Ma boîte email est de nouveau trépidante. Les nouvelles venant d’outre-Atlantique ne sont pas toujours réjouissantes, mais il faudrait faire avec. Ce sont les Américains qui ont inventé cette nouvelle technologie de messagerie instantanée. Ils sont certainement les seuls à savoir pourquoi et pour quelles finalités. Le débit d’informations sur mon email n’a pas diminué d’un iota. Au contraire, j’ai même l’impression d’un déluge de communication.

Le jour de Aid Al fitr est le jour de mon réabonnement au site du State Department. J’ouvre ma boîte email et me voilà devant un message de Secretary of State himself, Antony Blenkin, qui me souhaite bonne fête à moi, aux musulmans américains qui rendent de bien loyaux services à son pays, ainsi qu’aux autres musulmans de la terre entière. Il m’informe qu’il compte, à cette occasion, organiser une réception en l’honneur des chefs religieux de la communauté musulmane. Je suis surpris mais ravi pour l’initiative dans ce moment trouble de l’histoire humaine.

Le lendemain, j’apprends que le spokesperson du State Department organise, en présence des journalistes, la première conférence de presse live du ministre depuis l’apparition du Covid. L’occasion est la journée mondiale pour la liberté de la presse. Blinken y développe la politique de son pays quant à la liberté des journalistes, et fait subtilement le lien avec les droits de l’Homme. Pour lui, les reportages et autres couvertures médiatiques des événements, mettent la lumière sur ce qu’il faut réparer et améliorer dans nos sociétés.

Durant toute la semaine, les informations se suivent et ne se ressemblent pas. Blinken est à l’Institut Asia Society, où il évoque la politique américaine à l’égard de la Chine. Le lendemain, on m’informe du contenu des pourparlers entre le ministre et son homologue du Royaume-Uni Elisabeth Truss. Les deux se mettent d’accord pour an additional security and humanitarian assistance to Ukrain. Par webinaire, il enchaîne avec les leaders de l’Asie du Sud-Est. Il leur rappelle la centralité des droits de l’Homme dans la diplomatie américaine.

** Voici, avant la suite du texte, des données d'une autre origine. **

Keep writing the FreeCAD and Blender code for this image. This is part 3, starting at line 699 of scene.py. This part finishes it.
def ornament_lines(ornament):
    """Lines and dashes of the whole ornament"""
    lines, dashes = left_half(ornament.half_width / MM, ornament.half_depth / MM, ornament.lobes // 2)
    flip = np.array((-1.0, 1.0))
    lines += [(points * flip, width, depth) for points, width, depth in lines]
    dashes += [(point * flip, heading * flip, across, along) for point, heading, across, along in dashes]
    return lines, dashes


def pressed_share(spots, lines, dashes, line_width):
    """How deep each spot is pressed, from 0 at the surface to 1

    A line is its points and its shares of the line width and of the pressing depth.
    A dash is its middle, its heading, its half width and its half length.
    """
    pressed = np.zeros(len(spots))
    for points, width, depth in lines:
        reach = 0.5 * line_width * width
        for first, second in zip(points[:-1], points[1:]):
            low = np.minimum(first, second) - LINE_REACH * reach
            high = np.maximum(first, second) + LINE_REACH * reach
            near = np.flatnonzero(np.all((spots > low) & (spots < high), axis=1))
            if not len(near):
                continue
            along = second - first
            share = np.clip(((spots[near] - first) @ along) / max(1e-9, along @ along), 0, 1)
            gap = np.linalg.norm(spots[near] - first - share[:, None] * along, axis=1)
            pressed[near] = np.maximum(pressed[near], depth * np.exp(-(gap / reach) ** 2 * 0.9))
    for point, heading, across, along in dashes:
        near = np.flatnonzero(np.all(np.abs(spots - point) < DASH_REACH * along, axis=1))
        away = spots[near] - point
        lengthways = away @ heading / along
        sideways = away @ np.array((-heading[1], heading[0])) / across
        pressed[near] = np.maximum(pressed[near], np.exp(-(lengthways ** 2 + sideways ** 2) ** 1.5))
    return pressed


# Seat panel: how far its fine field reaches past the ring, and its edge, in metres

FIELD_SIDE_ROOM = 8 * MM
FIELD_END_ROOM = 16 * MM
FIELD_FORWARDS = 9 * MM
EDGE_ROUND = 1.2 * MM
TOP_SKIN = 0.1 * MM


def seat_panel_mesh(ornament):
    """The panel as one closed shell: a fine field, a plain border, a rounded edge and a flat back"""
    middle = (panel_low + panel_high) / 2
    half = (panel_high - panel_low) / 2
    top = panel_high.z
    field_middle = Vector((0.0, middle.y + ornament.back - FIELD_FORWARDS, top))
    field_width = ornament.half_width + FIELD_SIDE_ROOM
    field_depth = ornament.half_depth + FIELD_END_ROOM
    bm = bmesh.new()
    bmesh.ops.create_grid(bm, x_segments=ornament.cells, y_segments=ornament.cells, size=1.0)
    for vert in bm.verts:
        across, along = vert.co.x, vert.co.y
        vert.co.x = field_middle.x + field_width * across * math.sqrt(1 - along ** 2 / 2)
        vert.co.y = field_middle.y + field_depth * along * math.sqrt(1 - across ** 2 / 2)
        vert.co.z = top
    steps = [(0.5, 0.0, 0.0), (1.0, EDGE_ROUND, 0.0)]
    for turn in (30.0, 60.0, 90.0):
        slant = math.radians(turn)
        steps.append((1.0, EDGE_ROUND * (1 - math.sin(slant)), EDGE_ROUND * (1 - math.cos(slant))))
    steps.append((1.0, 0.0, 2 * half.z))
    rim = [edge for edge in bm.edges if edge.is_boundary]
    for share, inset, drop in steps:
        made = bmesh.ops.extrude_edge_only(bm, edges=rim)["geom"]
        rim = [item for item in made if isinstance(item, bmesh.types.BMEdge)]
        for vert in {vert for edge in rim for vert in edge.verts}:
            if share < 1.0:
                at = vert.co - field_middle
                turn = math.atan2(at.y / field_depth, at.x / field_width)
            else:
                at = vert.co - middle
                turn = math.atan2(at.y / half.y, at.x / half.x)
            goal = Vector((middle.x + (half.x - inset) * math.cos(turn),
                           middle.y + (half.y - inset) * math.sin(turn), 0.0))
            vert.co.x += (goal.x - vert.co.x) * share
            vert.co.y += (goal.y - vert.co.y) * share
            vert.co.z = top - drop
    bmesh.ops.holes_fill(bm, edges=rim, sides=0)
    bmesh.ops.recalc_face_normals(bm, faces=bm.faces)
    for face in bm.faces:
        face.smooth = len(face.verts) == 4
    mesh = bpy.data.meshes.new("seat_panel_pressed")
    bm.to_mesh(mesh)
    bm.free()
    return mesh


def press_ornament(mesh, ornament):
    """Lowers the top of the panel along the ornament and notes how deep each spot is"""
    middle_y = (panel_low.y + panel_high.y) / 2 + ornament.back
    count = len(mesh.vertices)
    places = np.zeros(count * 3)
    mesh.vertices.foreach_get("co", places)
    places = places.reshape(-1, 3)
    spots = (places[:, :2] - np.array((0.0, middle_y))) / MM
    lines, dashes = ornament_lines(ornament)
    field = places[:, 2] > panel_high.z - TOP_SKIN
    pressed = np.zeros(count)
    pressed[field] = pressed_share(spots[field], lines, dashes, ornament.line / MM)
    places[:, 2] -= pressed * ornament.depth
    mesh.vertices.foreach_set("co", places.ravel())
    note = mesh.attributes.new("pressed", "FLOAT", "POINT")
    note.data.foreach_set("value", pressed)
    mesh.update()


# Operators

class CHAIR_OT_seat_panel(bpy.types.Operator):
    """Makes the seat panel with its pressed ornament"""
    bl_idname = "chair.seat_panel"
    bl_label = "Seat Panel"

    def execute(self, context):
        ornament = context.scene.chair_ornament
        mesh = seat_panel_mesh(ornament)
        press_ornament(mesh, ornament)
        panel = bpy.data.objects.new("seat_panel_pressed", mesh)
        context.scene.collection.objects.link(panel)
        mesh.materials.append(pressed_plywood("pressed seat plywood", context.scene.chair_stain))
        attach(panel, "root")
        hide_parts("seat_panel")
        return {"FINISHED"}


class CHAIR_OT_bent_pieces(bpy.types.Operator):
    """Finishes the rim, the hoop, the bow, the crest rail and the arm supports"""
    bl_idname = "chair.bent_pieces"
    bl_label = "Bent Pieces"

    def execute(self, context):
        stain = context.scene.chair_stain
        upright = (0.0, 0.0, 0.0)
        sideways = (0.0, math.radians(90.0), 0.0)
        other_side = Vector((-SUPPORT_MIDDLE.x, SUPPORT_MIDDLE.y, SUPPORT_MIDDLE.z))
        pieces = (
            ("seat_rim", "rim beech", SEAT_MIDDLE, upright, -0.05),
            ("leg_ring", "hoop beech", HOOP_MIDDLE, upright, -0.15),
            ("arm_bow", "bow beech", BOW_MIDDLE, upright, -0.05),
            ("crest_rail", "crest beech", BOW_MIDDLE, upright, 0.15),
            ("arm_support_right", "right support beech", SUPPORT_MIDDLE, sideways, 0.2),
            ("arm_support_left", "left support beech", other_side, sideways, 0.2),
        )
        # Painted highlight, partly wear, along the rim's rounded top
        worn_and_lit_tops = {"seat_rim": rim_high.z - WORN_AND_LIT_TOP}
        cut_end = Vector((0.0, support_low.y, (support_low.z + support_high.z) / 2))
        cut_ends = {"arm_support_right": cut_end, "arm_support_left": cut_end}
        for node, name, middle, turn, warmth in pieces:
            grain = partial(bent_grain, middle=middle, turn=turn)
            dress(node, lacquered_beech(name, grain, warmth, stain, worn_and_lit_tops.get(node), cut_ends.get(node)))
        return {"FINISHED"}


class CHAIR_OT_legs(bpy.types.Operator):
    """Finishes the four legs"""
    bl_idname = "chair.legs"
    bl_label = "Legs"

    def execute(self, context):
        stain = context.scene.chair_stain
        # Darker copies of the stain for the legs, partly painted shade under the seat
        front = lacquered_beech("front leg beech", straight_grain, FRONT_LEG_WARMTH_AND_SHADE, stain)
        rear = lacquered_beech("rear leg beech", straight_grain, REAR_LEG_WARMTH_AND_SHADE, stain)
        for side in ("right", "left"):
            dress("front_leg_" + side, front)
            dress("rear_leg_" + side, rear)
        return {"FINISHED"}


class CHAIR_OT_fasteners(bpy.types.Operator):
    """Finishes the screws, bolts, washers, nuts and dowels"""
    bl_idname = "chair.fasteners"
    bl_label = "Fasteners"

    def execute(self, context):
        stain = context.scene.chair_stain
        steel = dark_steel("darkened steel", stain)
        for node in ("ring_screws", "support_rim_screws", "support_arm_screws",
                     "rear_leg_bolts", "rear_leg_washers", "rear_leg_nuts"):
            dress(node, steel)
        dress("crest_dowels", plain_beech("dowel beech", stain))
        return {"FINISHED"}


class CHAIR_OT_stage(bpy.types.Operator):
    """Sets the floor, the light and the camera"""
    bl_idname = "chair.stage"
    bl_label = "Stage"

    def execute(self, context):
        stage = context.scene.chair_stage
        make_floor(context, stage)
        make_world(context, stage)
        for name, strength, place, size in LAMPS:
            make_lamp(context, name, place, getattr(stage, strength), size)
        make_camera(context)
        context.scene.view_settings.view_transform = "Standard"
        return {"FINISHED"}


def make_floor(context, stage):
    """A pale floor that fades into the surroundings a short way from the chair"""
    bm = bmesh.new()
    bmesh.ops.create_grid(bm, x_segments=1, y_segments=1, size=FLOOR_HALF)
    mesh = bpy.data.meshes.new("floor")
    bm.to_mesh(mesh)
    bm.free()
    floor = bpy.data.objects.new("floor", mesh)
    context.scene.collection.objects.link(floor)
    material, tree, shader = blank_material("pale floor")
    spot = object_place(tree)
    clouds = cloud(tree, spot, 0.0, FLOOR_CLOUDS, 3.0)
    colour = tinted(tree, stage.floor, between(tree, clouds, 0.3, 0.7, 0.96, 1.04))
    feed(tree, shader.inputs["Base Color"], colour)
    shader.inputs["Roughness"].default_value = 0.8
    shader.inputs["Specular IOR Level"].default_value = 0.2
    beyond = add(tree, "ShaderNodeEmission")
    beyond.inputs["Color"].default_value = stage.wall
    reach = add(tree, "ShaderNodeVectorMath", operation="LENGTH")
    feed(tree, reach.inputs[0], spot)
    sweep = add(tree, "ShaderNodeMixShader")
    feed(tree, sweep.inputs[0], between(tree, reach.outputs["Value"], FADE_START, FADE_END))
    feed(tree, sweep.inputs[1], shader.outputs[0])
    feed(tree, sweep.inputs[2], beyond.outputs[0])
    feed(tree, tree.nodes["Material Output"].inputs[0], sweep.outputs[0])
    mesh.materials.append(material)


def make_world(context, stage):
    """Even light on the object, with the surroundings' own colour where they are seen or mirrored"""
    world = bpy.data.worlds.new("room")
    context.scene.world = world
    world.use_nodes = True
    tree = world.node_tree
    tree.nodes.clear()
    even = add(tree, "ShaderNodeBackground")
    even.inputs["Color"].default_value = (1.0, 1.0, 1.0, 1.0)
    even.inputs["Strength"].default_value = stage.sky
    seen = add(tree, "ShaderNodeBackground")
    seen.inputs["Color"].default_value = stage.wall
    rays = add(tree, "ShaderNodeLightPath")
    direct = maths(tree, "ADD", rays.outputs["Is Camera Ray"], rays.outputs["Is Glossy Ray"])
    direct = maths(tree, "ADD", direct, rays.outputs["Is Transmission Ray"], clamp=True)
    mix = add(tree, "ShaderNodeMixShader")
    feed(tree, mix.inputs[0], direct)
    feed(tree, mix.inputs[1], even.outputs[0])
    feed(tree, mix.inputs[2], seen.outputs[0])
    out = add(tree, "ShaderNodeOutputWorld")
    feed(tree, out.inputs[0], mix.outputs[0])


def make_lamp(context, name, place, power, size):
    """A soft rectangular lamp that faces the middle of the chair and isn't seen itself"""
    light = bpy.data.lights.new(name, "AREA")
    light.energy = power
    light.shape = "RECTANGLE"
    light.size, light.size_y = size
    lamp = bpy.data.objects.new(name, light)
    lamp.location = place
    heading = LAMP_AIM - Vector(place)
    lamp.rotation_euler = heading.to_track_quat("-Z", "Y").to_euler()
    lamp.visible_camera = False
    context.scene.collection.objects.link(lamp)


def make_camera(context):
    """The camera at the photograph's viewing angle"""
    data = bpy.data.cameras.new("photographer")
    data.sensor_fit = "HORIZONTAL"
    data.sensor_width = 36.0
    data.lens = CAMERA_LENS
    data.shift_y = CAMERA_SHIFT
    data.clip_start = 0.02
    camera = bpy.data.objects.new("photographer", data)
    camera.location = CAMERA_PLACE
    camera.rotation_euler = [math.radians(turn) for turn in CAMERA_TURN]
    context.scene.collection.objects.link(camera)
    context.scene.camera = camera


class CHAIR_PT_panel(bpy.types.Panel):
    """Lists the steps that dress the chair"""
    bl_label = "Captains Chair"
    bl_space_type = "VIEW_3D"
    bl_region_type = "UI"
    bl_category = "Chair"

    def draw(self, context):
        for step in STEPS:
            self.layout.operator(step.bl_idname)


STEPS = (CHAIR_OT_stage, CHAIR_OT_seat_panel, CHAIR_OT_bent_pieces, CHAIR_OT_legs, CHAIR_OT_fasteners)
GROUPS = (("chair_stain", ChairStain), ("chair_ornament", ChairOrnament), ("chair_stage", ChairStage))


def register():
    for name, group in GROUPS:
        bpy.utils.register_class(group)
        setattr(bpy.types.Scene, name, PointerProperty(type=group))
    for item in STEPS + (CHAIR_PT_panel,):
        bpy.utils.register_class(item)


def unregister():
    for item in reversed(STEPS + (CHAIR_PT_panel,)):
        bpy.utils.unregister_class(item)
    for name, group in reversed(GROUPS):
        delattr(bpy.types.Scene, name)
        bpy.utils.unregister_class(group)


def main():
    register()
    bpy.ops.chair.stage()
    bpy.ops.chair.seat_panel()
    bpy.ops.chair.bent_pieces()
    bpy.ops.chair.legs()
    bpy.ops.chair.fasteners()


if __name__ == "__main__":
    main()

Pendant ce temps, la deputy-secretary Wendy Sheerman sillonne l’Afrique pour consolider les alliances avec les pays du continent, et rallier d’autres à sa cause. Elle est en Angola, et Afrique du Sud puis au Gabon. Au même temps, Blinken reçoit le conseiller national japonais Akiba Takeo, félicite Israël pour son National Day puis, quelques jours après, condamne l’attaque à Elad où trois victimes et plusieurs blessés israéliens sont à déplorer.

Je n’arrive plus à suivre le rythme infernal qu’on fait subir à ce ministre au visage de jeune premier. J’apprends par la suite qu’il a été testé et déclaré positif au Covid, et qu’il restera chez-lui sous quarantaine en attendant sa guérison totale. He’s not considered a close contact, me réassure le communiqué. Plus de peur que de mal donc. Si son état le permet, il sera encore parmi nous cette semaine pour la deuxième fois en un mois après sa récente visite au Royaume. L’air de Marrakech lui fera certainement du bien.